Whether you like the film or find it a mess, to say it's not an entertaining effort would seem unfair. The only thing that really was annoying to me was part of the soundtrack dealing with the discotheque music. It was way over the top and out of place for this type of picture. I'm sure it fit the times and some people enjoyed it, but if the movie is to be taken seriously on any level, then that music has to go. If the movie was intended as hype – which doesn't appear to be the case – then the histrionic melody is warranted. On the other hand, the moody, ambient music was excellent, and the ending was solid. Give this cult classic a shot and be prepared to go on a strange journey of plot twists and turns. Watch it on a rainy day when you have the time or are feeling ambiguous and/or disconnected from the world. We all have those days sometimes. That's when The Visitor will leave you a little numb, confused, and scratching your head... but in a good way.

Reviewed by Wizard-8 5 / 10

I challenge anyone to make sense of this movie!
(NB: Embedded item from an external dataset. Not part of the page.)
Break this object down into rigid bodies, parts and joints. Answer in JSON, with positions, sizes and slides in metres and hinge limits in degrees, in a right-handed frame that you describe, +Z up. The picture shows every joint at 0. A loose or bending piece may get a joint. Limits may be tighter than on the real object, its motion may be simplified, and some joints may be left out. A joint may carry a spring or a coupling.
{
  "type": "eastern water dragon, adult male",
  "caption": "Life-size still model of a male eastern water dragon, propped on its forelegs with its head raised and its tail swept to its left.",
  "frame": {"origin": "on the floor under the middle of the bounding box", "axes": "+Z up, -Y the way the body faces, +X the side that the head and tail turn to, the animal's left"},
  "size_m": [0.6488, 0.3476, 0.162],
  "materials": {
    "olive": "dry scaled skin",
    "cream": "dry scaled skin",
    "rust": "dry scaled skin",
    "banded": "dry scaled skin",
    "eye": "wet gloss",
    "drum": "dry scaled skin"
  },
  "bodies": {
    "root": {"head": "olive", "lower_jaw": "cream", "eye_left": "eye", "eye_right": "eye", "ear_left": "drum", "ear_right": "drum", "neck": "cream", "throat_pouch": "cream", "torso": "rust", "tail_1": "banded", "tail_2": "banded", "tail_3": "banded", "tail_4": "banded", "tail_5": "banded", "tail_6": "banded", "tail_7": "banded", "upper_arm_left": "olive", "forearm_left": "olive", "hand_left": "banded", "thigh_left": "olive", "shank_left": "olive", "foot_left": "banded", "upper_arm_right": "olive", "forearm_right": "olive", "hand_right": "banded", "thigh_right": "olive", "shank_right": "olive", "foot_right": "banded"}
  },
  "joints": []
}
I find it hard to believe any U.S. distributor would actually take the time to release this to theaters, though the IMDb says that more than one handled this movie in theatrical release! True, the movie boasts an all-star cast, though looking at their brief screen time, it seems just about all these stars knocked off their scenes in not more than a couple of days.

It must be noted that the U.S. print is cut; I've heard from one source that the Italian print does make somewhat more sense. All I can do is judge this particular cut - which makes NO sense at all! People make schemes that are never explained, weird things happen for seemingly no purpose at all... it's a BIG mess! One example is with Italian superstar Franco Nero, who (because of the editing) only gets to appear for about 30 seconds at the end of the movie!
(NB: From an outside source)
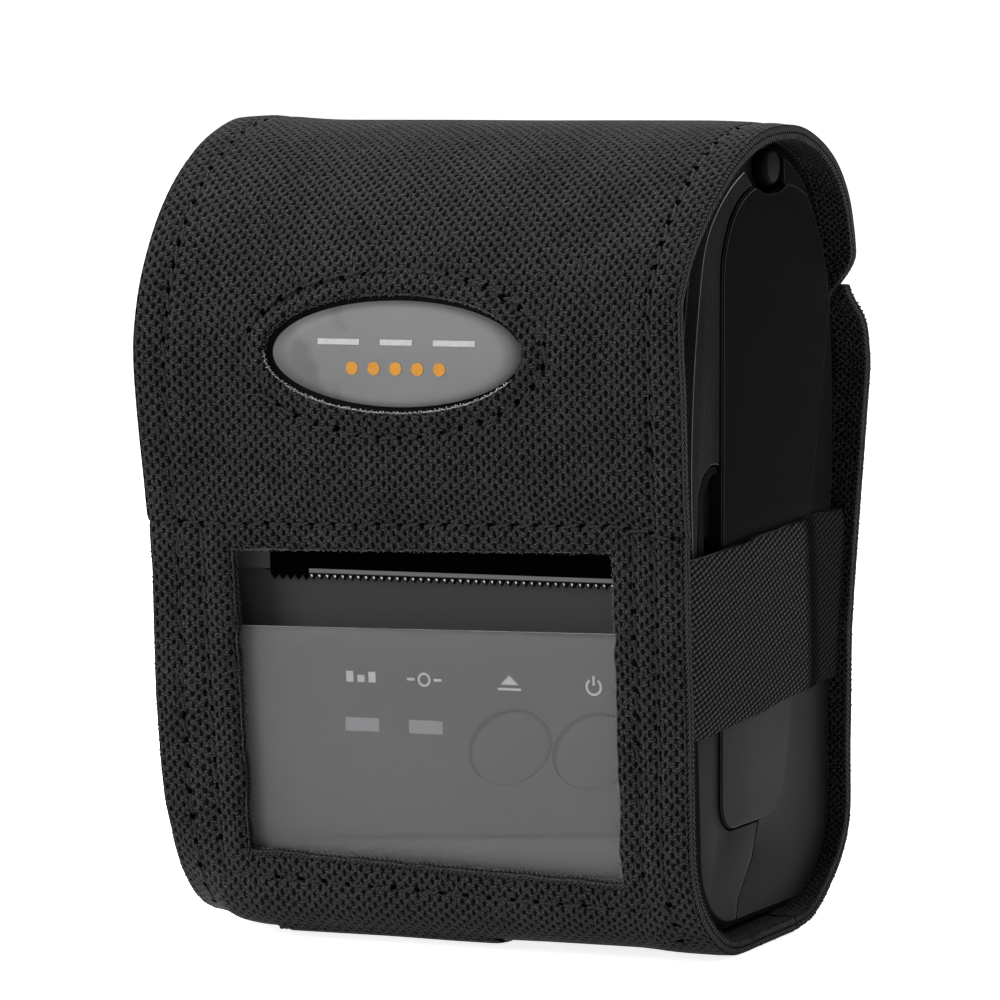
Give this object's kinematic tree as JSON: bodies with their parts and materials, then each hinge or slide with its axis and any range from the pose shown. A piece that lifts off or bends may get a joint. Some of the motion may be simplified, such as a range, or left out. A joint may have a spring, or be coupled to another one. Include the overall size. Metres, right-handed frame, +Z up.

I will admit that at the very least you can salvage a decent number of unintended laughs. Not only is the movie so insane and incoherent that you can't help but laugh out loud, there are some individual delirious scenes that are wacked-out as well. The skating rink scene... John Huston impersonating a babysitter... John Huston playing pong with the mysterious girl (though it's clear that it's a one player pong game on the TV screen)... Shelley Winters overacting... and more. It's not a constantly hilarious experience, and you're bound to get frustrated to a degree with the garbled storyline, but the experience can't be seen as a total loss as well.